Ecological Cartography?

Like most contemporary atlases the world maps below show the global, geographic distribution of certain subjects. For the purposes of cross-referencing each map's subject to the overarching issue of biodiversity, the 35 hotspots are consistently notated with colored shading on each map. (NB; the most recently designated 36th hotspot (The North American Coastal Plain) is yet to be added to this series of maps). Without trying to be encyclopedic or compete with orthodox atlases, we have determined the list of thematic world maps by choosing topics we believe to be connected to the general issue of global biodiversity. Each map is accompanied by a short explanatory text and references for the data sources.

Just as determining the themes for the world maps is a curatorial question, so too is which projection to use when unfolding the three-dimensional earth onto a two-dimensional plane. Since Ptolemy (c C.E. 150) first attempted it, projection has been the bane of cartography. Because every map is a projection of a curved surface onto a flat plane, every two dimensional map involves distortion. This distortion can be of distance, direction, shape, or area. A certain projection—and there are now over 200 to choose from—can preserve one of these qualities but only at the expense of the others.

Because cartographic representation is about "making worlds" different projections can have different cultural and ideological implications. 1 Notoriously, the Mercator projection, dating from 1569, situates Europe at the center of the world. It puffs up the developed world, lowers the equator and turns Greenland into a behemoth rivaling Africa. For these reasons it is seen by some as a continual recapitulation of the era of Eurocentric imperialism from whence it originally came. In the 20th century, various projections were created to replace the Mercator. Notably, the Gall Stereographic, Robinson, Eckert IV, Fuller, and Goode Homolosine, all of which have advantages and disadvantages.2

Created by Dr. Arno Peters in 1973 the so called 'Peters projection' has been touted as a postmodern alternative to Mercator.

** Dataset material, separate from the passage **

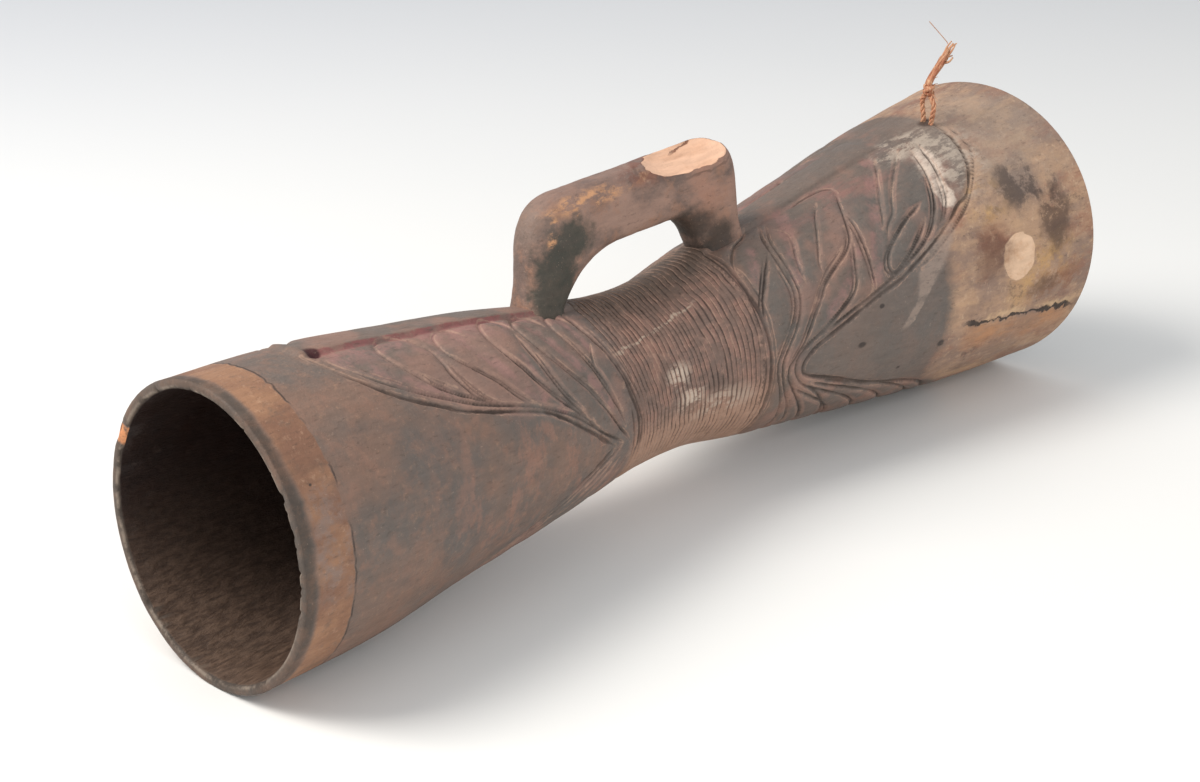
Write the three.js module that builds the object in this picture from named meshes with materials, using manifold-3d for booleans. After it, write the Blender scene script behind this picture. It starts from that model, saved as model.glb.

The Peters projection is faithful to area and thus claimed to rectify Mercator's distortions but as it did so, it stretched the continents, so much so that its critics described this politically correct world as looking like wet underwear hung on a line. 3 Most atlases choose the Winkel tripel projection, but in this atlas we have chosen the Goode Homolosine as our mainstay. Although it comes in segments and warps at its edges, the Homolosine lays out the world most proportionately. In exchange for its terrestrial accuracy the homolosine does however subdivided the oceans and so when the subject matter of the map is related to marine environments we revert to the Winkel tripel projection.

Winkel Tripel NGS projection and Goode Homolosine projection.

If debates about projection seem antiquated it is because portraying a dynamic world as a static two-dimensional image is itself antiquated. Every map is out-of-date from the very moment it is drafted. As we move into an age of global positioning systems (GPS), remote sensing and real time visualization with the increasing ability to cheaply stream data to personal computers, the old problem of distortion in two-dimensional maps will largely absolve itself. Indeed, mapping's future — what we are here calling ecological cartography — lies not in static two-dimensional images but in the temporal flow of the fourth. As such the bigger project that this atlas points to is a web-based platform that tracks the evolution of the hotspots, if not all of the world's 867 ecoregions in real time.

1 J. Brian Harley, "Cartography, Ethics and Social theory," Cartographica 27, no. 2 (1990): 1-23.

2 A good summary comparison table can be found at http://www.radicalcartography.net/index.html?projectionref (accessed June 1, 2016).

3 For a summary discussion of the Peters projection as a cultural icon and cartographic controversy see Dhananjayan Sriskandarajah, "Long Underwear on a Line: 30 Years of Carto-controversy," Geography 88, no. 3 (2003): 236-244.